Contain yourself at photography festival

Biennial event featuring works of photographers from 23 nations will be housed in purpose-built space made up of containers

Adriana Duque’s Anthology Of An Obsession, a series of images inspired by the works of Dutch artist Vermeer, will be showing at the festival. -- PHOTO: SIPF
Adriana Duque’s Anthology Of An Obsession, a series of images inspired by the works of Dutch artist Vermeer, will be showing at the festival. -- PHOTO: SIPF

For the first time, the biennial Singapore International Photography Festival will be hosted in a purpose-built space.

In the past, it has been held at venues including museums and an art gallery. Containers have been used for this fourth edition as the organisers plan to take the containers to different places in the future and relook aspects of sustainability for art.

The viewing space is made up of 19 containers that will be housed in Prinsep Street. Called Deck, the space will feature the works selected from an open call which attracted 1,038 submissions from 64 countries.

Curators comprising academics, writers and established photographers Tay Kay Chin, Dr Charles Merewether, Dr Adele Tan and Alexander Supartono have selected 47 portfolios featuring works of photographers from 23 countries for this year's festival. It will run from Oct 3 to Nov 30.

Gallerist Gwen Lee, who is also the director of the festival, says it is a good mix of emerging and renowned photographers from all over the world.

Names to look out for include Colombian photographer Adriana Duque, who specialises in digital photography and is a professor in the Fine Arts department of the Universidad de Caldas in Colombia.

Her work, Anthology Of An Obsession, is a series of images inspired by the works of Dutch artist Vermeer. Evoking a period of her childhood, her photographs feature characters inhabiting a black environment. They are shown isolated and alone in a timeless space.

From Singapore, Carrie Lam's evocative Trace Of Time series re-creates journeys that transcend time, space and memory. It attempts to impart new meaning to old photos.

Lam, 28, who graduated with a Bachelor of Fine Arts (Honours) degree from Nanyang Technological University, says: "In 1979, my 28-year-old mother embarked on a journey with an Olympus camera. In 2012, my 26-year-old self began a journey that brought me back in time, following in her every footstep through the pictures she took.

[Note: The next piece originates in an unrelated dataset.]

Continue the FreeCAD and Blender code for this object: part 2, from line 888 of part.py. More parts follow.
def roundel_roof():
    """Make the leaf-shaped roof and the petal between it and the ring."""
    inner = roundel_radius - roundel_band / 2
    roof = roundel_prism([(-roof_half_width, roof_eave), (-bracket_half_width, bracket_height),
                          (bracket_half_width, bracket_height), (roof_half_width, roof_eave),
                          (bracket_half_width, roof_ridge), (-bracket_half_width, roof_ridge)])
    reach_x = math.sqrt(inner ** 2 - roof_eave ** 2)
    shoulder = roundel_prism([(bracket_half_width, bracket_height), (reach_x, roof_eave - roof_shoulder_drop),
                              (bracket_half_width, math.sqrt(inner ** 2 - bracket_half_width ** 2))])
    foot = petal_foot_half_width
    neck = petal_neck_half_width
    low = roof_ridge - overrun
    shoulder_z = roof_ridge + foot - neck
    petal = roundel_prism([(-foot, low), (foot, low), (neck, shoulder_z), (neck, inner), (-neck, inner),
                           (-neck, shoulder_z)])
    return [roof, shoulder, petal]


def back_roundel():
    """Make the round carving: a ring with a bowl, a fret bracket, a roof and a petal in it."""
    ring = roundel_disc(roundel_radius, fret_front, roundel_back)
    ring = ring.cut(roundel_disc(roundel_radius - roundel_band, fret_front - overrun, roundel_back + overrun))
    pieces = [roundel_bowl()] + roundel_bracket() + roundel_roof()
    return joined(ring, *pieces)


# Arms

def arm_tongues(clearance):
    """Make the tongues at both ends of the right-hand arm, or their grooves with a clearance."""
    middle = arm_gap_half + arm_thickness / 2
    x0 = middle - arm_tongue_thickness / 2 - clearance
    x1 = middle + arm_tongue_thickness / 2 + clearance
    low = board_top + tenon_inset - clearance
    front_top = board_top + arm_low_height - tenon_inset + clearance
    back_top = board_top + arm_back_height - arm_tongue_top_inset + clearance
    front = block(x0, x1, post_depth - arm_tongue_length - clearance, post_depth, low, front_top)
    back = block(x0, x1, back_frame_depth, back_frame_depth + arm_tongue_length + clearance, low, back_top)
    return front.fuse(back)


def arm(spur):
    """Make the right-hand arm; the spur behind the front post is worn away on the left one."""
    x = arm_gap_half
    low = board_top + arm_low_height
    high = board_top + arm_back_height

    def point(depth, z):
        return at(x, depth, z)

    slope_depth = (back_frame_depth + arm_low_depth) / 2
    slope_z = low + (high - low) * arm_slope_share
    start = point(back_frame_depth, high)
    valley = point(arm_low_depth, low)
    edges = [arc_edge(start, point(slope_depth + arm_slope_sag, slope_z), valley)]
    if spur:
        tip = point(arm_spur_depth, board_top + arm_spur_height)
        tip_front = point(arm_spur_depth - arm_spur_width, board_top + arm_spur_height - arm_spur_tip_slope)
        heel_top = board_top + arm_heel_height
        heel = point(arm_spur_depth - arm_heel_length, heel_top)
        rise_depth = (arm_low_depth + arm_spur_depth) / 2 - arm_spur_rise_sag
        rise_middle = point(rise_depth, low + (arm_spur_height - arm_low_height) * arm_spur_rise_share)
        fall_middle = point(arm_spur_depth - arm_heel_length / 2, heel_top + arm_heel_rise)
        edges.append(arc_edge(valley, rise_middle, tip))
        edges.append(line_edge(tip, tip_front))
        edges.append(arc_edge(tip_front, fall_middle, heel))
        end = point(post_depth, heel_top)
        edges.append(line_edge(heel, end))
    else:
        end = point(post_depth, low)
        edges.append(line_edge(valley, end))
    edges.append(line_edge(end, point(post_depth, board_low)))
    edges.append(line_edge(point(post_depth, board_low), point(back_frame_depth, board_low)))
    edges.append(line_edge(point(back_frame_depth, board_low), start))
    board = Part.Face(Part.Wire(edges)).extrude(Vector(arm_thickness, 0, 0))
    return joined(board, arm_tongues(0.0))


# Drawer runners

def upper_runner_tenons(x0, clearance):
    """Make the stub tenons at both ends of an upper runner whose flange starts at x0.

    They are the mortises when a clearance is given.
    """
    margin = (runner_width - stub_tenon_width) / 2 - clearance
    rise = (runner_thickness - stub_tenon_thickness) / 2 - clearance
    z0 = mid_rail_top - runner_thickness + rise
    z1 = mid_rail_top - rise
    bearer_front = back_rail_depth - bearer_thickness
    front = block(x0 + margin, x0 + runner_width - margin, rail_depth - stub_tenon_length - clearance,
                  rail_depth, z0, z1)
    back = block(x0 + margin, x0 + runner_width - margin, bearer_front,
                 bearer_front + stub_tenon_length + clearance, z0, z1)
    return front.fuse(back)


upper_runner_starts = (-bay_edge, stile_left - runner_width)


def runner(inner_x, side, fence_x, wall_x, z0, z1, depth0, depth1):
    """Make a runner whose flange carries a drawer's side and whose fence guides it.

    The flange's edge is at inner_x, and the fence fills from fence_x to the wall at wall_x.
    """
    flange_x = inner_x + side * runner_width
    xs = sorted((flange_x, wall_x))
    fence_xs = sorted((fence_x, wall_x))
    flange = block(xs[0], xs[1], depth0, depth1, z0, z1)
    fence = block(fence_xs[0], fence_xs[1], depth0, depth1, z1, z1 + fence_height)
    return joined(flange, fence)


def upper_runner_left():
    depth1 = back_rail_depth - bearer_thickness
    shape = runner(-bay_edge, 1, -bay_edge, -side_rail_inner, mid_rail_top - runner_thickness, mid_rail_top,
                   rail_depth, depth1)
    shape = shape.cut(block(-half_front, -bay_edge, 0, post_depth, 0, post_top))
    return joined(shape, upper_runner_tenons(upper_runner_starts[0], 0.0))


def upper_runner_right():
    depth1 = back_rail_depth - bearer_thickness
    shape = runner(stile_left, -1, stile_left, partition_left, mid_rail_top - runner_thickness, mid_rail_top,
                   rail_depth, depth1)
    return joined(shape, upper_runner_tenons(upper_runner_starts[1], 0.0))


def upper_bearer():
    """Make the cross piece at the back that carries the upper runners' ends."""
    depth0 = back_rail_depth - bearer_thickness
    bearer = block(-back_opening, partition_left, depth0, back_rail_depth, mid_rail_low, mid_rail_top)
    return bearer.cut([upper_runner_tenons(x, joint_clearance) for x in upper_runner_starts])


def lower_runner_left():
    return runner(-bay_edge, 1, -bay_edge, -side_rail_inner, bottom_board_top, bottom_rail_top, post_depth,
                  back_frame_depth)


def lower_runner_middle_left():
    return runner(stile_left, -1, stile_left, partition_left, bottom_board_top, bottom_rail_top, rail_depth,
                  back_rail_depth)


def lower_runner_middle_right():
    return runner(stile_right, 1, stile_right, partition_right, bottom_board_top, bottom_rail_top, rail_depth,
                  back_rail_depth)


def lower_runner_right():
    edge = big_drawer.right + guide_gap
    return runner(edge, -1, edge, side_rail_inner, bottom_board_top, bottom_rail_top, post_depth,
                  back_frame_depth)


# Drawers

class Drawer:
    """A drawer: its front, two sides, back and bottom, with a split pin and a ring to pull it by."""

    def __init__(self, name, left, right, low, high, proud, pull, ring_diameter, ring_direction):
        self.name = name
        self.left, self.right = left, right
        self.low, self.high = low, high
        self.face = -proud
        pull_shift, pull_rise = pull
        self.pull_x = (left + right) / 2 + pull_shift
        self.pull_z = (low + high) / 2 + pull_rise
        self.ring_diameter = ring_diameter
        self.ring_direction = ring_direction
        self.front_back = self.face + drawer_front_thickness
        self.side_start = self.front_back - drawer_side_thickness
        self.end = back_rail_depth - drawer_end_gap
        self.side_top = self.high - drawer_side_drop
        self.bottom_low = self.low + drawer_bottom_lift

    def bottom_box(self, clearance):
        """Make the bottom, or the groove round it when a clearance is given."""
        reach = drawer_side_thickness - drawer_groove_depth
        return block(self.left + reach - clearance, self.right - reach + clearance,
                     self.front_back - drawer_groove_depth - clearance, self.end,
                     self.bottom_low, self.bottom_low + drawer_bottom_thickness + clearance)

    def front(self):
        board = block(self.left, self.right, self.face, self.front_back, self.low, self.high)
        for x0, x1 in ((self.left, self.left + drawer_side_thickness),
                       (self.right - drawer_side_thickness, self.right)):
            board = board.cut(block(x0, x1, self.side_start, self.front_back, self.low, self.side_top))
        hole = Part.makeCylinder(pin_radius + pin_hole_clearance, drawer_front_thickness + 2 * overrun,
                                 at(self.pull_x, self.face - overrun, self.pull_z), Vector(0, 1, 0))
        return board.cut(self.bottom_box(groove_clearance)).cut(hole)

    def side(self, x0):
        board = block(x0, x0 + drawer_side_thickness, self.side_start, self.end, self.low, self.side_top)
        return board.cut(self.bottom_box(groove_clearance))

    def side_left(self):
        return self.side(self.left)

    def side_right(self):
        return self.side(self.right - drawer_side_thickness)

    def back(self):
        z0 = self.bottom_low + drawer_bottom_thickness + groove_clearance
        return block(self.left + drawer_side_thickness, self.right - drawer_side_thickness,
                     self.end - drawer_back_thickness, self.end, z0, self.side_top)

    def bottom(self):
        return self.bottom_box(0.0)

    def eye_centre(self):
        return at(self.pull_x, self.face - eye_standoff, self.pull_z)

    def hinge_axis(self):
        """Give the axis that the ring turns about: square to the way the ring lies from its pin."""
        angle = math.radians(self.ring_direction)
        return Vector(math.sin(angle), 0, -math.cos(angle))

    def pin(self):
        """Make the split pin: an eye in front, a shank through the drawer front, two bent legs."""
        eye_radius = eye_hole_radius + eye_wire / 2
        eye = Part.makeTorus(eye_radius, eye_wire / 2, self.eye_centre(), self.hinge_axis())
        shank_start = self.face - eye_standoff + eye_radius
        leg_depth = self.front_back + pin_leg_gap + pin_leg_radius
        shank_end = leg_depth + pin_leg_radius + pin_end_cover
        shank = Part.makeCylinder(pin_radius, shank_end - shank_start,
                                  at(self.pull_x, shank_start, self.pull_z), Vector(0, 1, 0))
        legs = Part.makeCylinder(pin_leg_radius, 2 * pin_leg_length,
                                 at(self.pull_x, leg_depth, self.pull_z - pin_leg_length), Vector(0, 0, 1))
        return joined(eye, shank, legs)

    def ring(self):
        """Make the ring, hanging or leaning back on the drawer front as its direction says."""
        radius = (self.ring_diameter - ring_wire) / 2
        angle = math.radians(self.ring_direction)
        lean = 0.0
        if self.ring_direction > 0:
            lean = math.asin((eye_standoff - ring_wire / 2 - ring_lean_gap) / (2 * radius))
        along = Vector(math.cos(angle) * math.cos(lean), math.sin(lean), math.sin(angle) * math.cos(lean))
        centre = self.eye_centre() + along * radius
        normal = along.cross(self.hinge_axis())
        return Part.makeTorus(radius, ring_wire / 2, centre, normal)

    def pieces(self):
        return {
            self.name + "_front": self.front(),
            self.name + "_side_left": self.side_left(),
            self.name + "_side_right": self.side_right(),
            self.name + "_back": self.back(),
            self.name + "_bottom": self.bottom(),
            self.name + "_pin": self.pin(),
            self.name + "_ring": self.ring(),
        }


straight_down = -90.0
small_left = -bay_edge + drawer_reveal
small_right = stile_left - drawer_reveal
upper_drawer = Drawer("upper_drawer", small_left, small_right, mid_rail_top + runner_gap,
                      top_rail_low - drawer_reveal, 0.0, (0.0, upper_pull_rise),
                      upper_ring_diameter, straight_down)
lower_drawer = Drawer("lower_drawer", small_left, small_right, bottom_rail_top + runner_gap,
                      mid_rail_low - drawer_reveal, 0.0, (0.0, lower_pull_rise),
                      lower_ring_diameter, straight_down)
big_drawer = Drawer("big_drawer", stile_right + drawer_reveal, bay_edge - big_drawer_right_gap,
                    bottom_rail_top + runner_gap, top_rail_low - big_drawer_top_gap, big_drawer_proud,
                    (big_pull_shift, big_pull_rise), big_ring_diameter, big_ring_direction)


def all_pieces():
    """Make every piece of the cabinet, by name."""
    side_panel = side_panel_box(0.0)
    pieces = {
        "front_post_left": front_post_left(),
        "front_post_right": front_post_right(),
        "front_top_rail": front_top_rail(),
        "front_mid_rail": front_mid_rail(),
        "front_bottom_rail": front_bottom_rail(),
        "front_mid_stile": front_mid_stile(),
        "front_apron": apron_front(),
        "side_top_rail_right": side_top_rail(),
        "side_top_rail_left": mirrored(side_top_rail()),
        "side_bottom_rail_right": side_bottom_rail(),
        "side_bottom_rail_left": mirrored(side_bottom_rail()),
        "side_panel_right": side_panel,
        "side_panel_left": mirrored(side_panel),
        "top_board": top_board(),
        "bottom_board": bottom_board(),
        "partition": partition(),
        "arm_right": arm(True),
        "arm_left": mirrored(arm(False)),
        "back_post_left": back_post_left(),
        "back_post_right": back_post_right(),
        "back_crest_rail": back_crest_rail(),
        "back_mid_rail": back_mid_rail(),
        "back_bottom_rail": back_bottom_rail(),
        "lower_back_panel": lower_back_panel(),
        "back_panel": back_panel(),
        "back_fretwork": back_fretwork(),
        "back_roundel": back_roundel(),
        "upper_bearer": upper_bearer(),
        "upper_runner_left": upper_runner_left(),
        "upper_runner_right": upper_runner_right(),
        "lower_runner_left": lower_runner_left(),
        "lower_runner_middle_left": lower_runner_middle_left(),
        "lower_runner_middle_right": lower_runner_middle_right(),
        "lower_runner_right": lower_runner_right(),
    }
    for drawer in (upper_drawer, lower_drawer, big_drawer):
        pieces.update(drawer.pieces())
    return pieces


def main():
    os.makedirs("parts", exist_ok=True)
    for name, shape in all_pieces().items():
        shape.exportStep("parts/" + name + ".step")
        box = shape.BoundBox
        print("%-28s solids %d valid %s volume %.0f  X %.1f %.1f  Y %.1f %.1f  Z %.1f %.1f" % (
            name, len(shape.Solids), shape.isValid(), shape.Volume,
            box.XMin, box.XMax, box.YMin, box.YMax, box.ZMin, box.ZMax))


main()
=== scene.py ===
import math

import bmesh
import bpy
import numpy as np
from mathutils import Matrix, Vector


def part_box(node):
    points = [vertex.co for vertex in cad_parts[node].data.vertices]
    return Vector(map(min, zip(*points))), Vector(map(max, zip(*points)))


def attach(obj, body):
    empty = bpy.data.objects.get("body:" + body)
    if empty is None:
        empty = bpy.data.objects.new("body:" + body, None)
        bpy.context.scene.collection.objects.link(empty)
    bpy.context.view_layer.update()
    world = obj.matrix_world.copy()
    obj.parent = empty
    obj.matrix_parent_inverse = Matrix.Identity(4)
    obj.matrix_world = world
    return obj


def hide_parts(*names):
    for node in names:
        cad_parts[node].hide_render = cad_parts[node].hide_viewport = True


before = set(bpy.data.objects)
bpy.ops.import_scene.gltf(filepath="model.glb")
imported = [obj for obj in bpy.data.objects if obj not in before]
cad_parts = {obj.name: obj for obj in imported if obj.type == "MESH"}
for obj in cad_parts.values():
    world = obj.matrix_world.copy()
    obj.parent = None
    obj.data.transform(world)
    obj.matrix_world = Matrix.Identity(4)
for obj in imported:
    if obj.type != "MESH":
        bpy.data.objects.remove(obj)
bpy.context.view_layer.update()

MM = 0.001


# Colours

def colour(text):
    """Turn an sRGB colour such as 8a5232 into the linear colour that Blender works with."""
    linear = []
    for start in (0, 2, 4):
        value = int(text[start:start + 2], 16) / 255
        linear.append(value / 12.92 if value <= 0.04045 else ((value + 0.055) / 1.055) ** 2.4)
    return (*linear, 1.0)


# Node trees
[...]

"During the journey, I revisited the places that my mother had set foot on 33 years earlier and envisioned how she must have felt in those exact intersections of time and space."

The result is a visual dialogue that Lam says has helped her "understand her past" leading up to "our present".

Equally compelling is China photographer Huang Qingjun's series, Family Stuff, that looks at where the family stands in the midst of immense change and modernisation.

The 43-year-old photographer's work has been published in international media including the BBC, The New York Times, Guardian and Bloomberg.

Festival director Lee, 38, says the organisers and curators were looking for "strong bodies of work" that represent the various voices existing in photography today. The festival, which has grown in scale over the years, aims to showcase talents in South-east Asia and highlight their works to a wider audience along with showing what is happening with photography in other parts of the world.

One of the festival curators, Dr Tan, 36, who works at the National Gallery Singapore, adds: "The best images strive to make a difference, to make a point for us to pause, think and reflect. Critically, they tell us something about the world we are in today and our fraught relationships with it. The best of the submissions to the festival this year have attempted to do this in various ways."

This year, some of the works will travel to different venues in Singapore, including museums.

In the lead up to the festival, an exhibition titled Flux Realities, featuring the works of seven Chinese contemporary photographers, opened at the ArtScience Museum.

With the new exhibition space, organisers will have more room for display.

Says Ms Lee: "With Deck, we are going to have an independent art space launched to support and nurture photography enthusiasts in Singapore, the region and beyond. This purpose-built space allows us to house the biggest festival to date."

The festival is a biennial gathering aimed to advance the art and appreciation of photography. It has established itself as a space to see cutting-edge photography as well as to discover exciting new voices from South-east Asia and beyond.